**Data**

◆ ◆ ◆ ◆ ◆ ◆ ◆

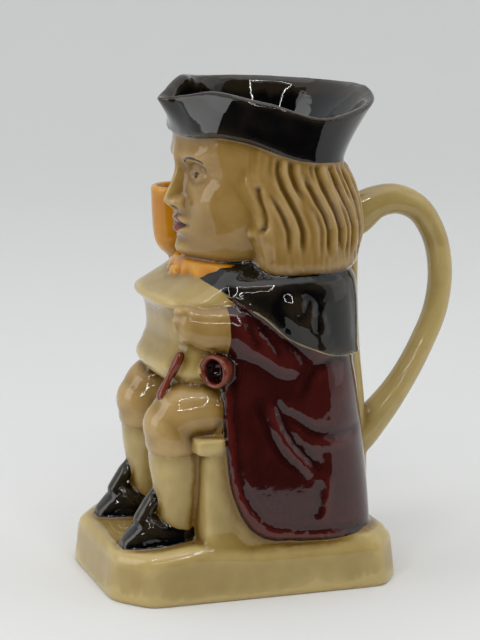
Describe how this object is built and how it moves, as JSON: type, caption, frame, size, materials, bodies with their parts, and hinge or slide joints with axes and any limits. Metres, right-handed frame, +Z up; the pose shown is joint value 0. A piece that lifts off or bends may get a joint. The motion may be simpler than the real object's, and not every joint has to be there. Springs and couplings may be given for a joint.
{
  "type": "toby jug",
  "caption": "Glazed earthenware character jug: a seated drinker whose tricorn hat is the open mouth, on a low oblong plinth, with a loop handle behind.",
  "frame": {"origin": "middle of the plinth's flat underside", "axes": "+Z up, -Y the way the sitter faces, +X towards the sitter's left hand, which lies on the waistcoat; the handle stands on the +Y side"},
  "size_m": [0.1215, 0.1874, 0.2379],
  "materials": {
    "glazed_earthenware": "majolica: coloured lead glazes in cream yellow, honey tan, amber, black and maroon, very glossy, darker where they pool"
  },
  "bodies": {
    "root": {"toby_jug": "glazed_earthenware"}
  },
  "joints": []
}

◆ ◆ ◆ ◆ ◆ ◆ ◆

Give back the whole listing, word for word.

**Solved problem**
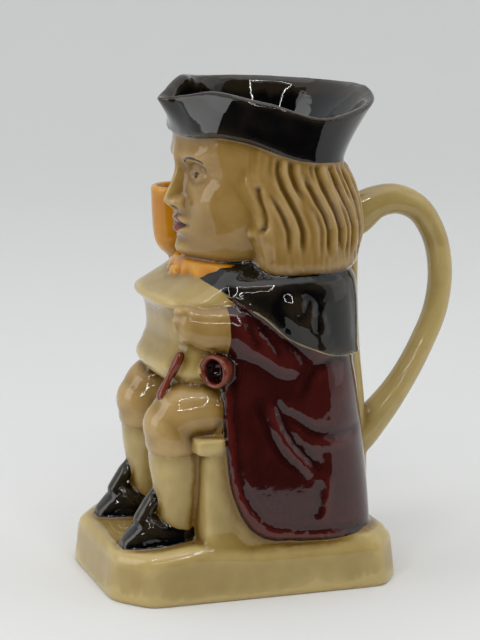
Describe how this object is built and how it moves, as JSON: type, caption, frame, size, materials, bodies with their parts, and hinge or slide joints with axes and any limits. Metres, right-handed frame, +Z up; the pose shown is joint value 0. A piece that lifts off or bends may get a joint. The motion may be simpler than the real object's, and not every joint has to be there. Springs and couplings may be given for a joint.
{
  "type": "toby jug",
  "caption": "Glazed earthenware character jug: a seated drinker whose tricorn hat is the open mouth, on a low oblong plinth, with a loop handle behind.",
  "frame": {"origin": "middle of the plinth's flat underside", "axes": "+Z up, -Y the way the sitter faces, +X towards the sitter's left hand, which lies on the waistcoat; the handle stands on the +Y side"},
  "size_m": [0.1215, 0.1874, 0.2379],
  "materials": {
    "glazed_earthenware": "majolica: coloured lead glazes in cream yellow, honey tan, amber, black and maroon, very glossy, darker where they pool"
  },
  "bodies": {
    "root": {"toby_jug": "glazed_earthenware"}
  },
  "joints": []
}